There's only one, I know that salad bars are filth, like literal filth. I mean, but uh as a child of the 70s, I grew up with loving salad bars, and I always was a blue cheese dredger. I would take that like horrible beige ladle that and I would dredge all the way to the bottom of the blue cheese and pull the giant chunks up and then like all of the bacon bits and all the croutons on like three pieces of lettuce. That was my jam. You know what I mean?
All right. One more salad question. Half a hard boiled egg, yes or no? No. No?
No. Because it's too big or because you don't want the egg? I don't want the egg. Usually, yeah. I love an egg on a salad, but it's too big.
Hard boiled egg in what context? As a salad ingredient. As a green salad ingredient. No? Anyone else?
Anyone else? Pro egg? Yeah? Okay, here's one more for you. Sorry, I said I was done with salads.
In the 80s, in the 70s and 80s, it became a big thing to have quote unquote chef salad. And what chef salad was back then was a regular garbage salad, right? With dressing of your choice, and then like strips of cut up deli meat and strips, blocks sometimes, sometimes strips of cheese, and then pieces of egg, a lot of times put through one of those like wire slicers, right? And then all kind of on top, and then you chummed all that stuff up with garbage tomatoes, like you know, crunchy tomatoes, you know what I mean? And I have to say, delicious product.
When I think of that kind of thing, I think of the cob salad. I love a good cob salad is God salad. Yeah, it's so good. Cob salad, I think might be the height of saladry. Yeah.
The cop salad is delicious. It's so good. Yeah, so good. Yeah. Just works.

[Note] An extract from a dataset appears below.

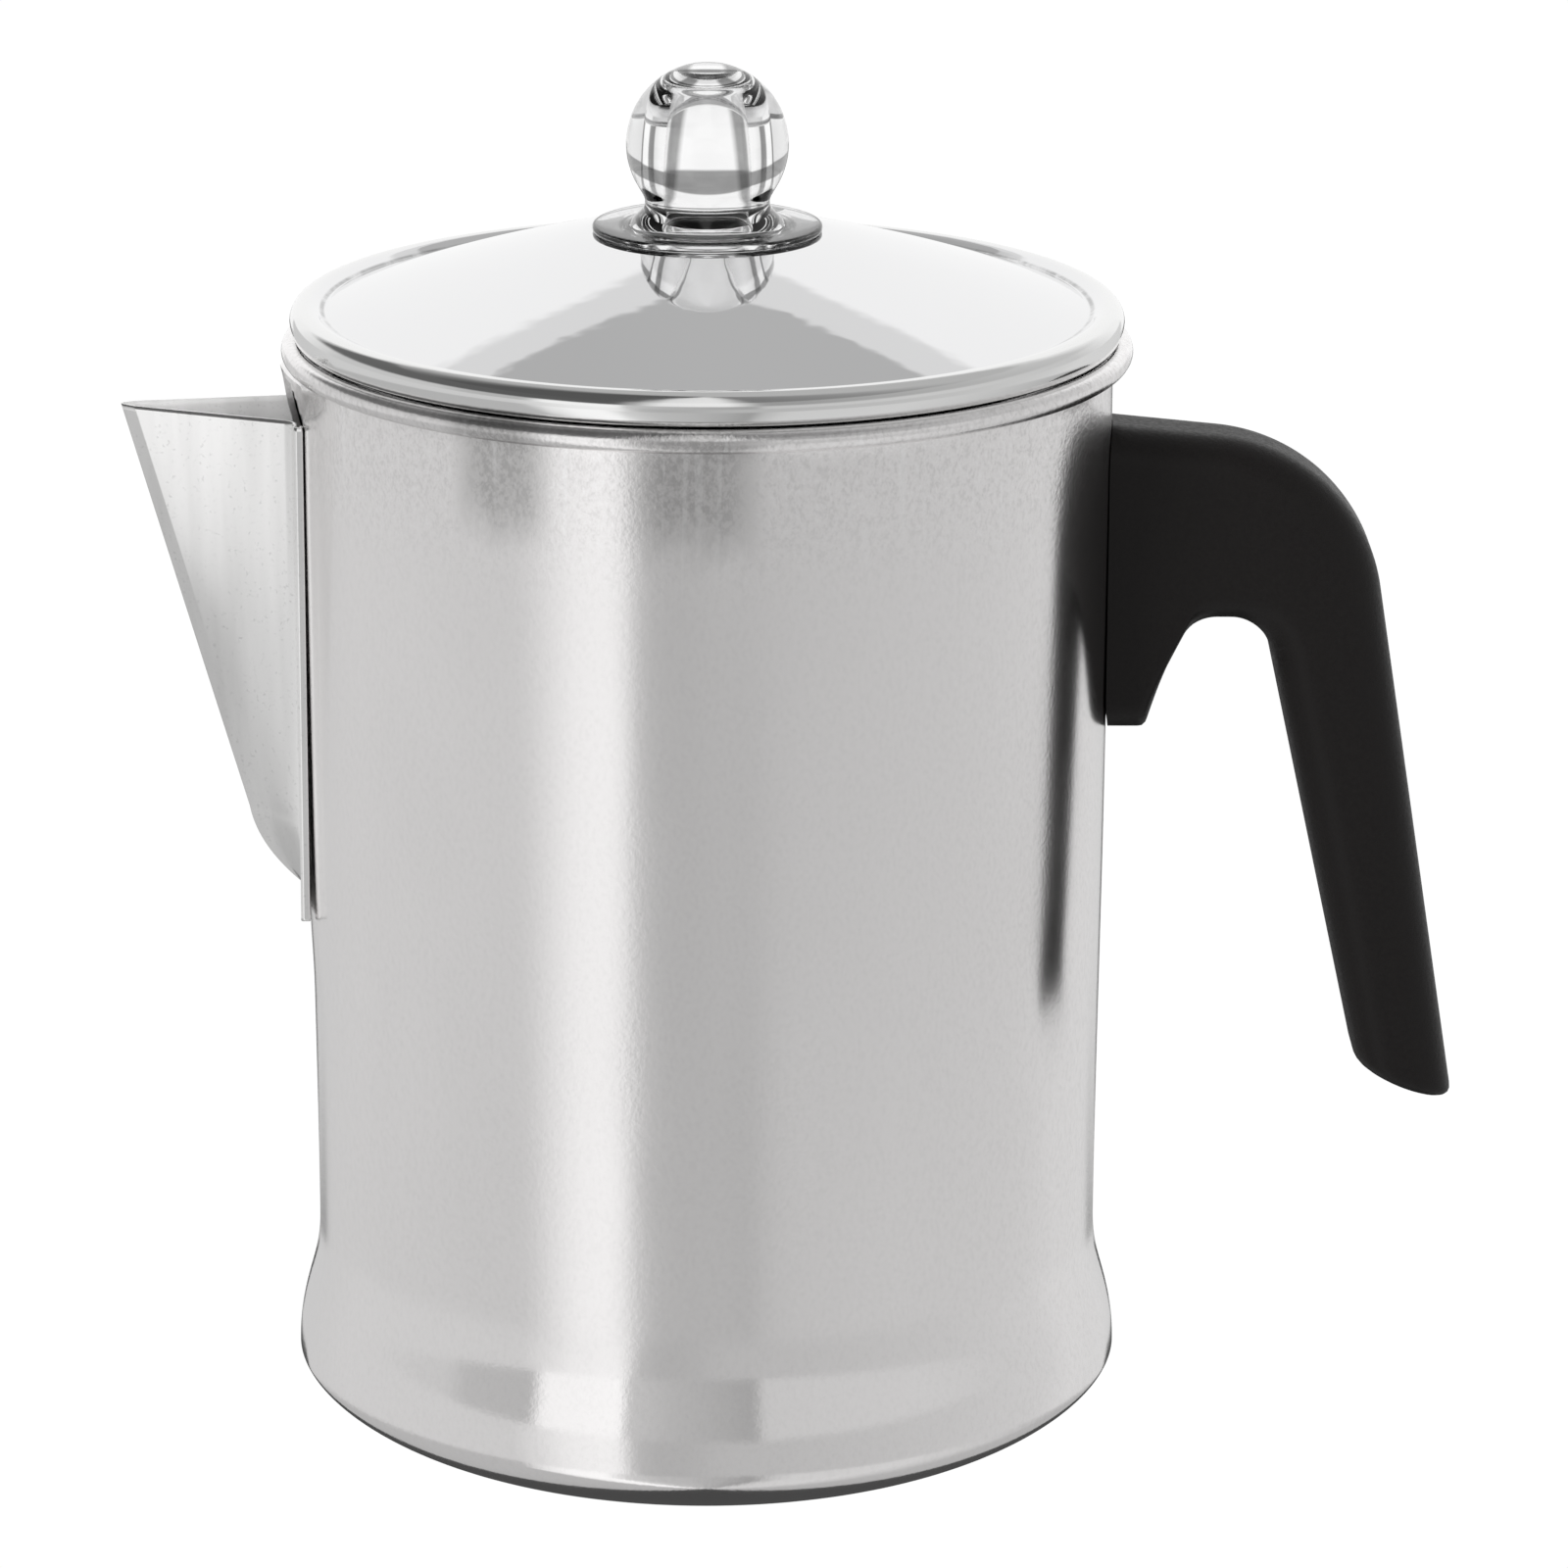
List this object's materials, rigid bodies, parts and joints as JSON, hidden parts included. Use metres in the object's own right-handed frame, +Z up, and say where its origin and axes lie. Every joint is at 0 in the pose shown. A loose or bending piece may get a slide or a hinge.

Do you like it when it becomes more of a meal and they chicken ize it? Yeah. Me too. Yeah, definitely. Me too.
Even with like overcooked, crappy like chicken tenders. I almost prefer it that way in a weird way. Wow. Especially when you have that like really hard char on there that you don't really want when you're cooking and you know what you should be doing, but I don't know. Like it still works.
Right. Can I give a suggestion for if you want charred and you happen to have a uh a like an outdoor grill? Go high heat. This is for this, go high heat. Take your chicken, take thighs.
Don't take the tenders. Take thighs. Bone them out, get them flat. Then uh salt, sugar, pepper, beat the crap out of them with a mallet, then put them into a marinade of your choice of like oil, uh, plain yogurt, a little bit of a little bit of uh sugar, lemon, olive oil, garlic, spices of your choice. So you could do cumin, you don't have to.
You could do, you know, parsley, you don't have to grind all that crap up, marinade that for a while. That's gonna soften it even more, season that sucker up. Super high heat grilled tandor style, like like off on, off on, off on till they're done. Drench those with butter, eat them day one. All your leftovers, cob salad.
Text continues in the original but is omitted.